I am looking to get med gas certified. I live in Minnesota. I would need to be ASSE 6010 certified. Anyone know of ASSE cert courses in or near Minnesota?


----------



## wyrickmech (Mar 16, 2013)

Look up NITC they will instruct you on where you can get the training for the installer and the brazier certification.


----------



## sparky (Jan 8, 2014)

pianoplumber said:


> I am looking to get med gas certified. I live in Minnesota. I would need to be ASSE 6010 certified. Anyone know of ASSE cert courses in or near Minnesota?


Unless you are working for a large company that does a lot of med gas work,then it's nothing but an expensive headache to be med gas certified and to keep the certification active,med gas used to be an easy certification but all that has changed,nothing but a headache now:yes:


----------



## wyrickmech (Mar 16, 2013)

sparky said:


> Unless you are working for a large company that does a lot of med gas work,then it's nothing but an expensive headache to be med gas certified and to keep the certification active,med gas used to be an easy certification but all that has changed,nothing but a headache now:yes:


 it is a tuff test.

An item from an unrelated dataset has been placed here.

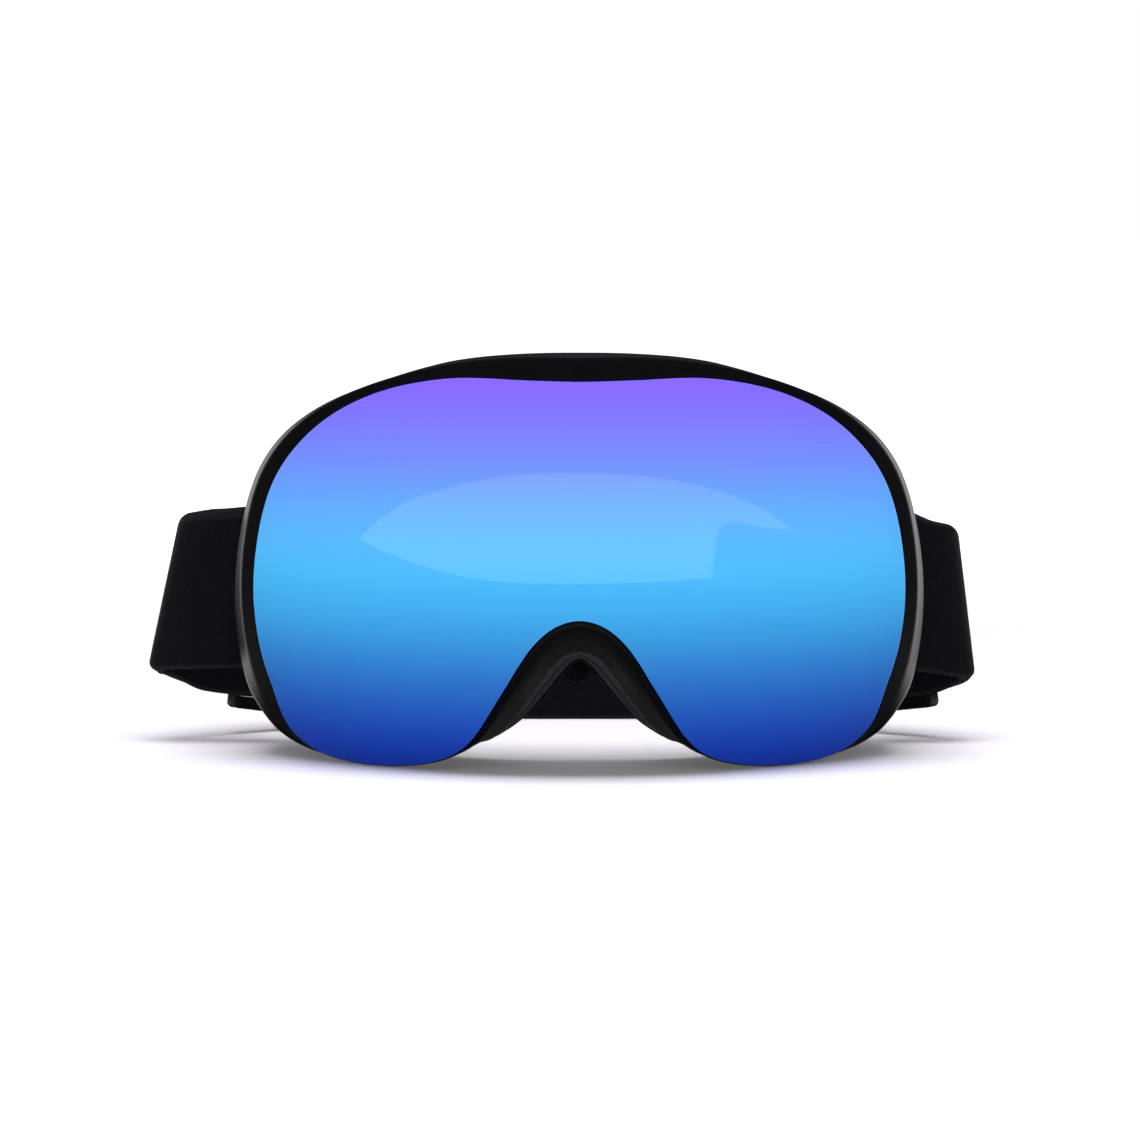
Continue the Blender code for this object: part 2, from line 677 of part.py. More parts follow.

Very few installers in my area. Test is two hours, timed and four books. That is just the ASSE 6010. The brazing is more difficult and has no room for error. That is the other half of the certification. It is worth having if you do any healthcare work. Be carful the med gas systems have no room for error and people can die as a result of a bone head move.


----------



## sparky (Jan 8, 2014)

wyrickmech said:


> it is a tuff test. Very few installers in my area. Test is two hours, timed and four books. That is just the ASSE 6010. The brazing is more difficult and has no room for error. That is the other half of the certification. It is worth having if you do any healthcare work. Be carful the med gas systems have no room for error and people can die as a result of a bone head move.


Yes I was med gas certified but when I quit working for the company I worked for then 6 months went by and my certification ran out


----------



## pianoplumber (Apr 19, 2014)

Finally found an approved instructor. Took LOTS of searching. ASSE was no help, NFPA no help, NITC very little help, and state plumbing dept. was no help. I am more nervous than excited. This is going to be expensive, difficult, and VERY serious. Wish me luck.


----------



## sparky (Jan 8, 2014)

pianoplumber said:


> Finally found an approved instructor. Took LOTS of searching. ASSE was no help, NFPA no help, NITC very little help, and state plumbing dept. was no help. I am more nervous than excited. This is going to be expensive, difficult, and VERY serious. Wish me luck.


As they say on the movie taken,Good Luck


----------



## wyrickmech (Mar 16, 2013)

sparky said:


> Yes I was med gas certified but when I quit working for the company I worked for then 6 months went by and my certification ran out


 yes it is a pain to keep currant but well worth the trouble if you do healthcare work.


----------



## wyrickmech (Mar 16, 2013)

pianoplumber said:


> Finally found an approved instructor. Took LOTS of searching. ASSE was no help, NFPA no help, NITC very little help, and state plumbing dept. was no help. I am more nervous than excited. This is going to be expensive, difficult, and VERY serious. Wish me luck.


 if you was looking for schooling David molehill would be the man. He served on the board and helped write the codes in the NFPA 99. He is also listed in the ASSE 6000 as a technical adviser. If you like I can make a phone call and get his contact info. Last I knew it run around 3500 for the schooling and the brazing test was included. Not sure if those numbers are current.


----------



## pianoplumber (Apr 19, 2014)

Thanks, Wyrick, I'll save the name.


----------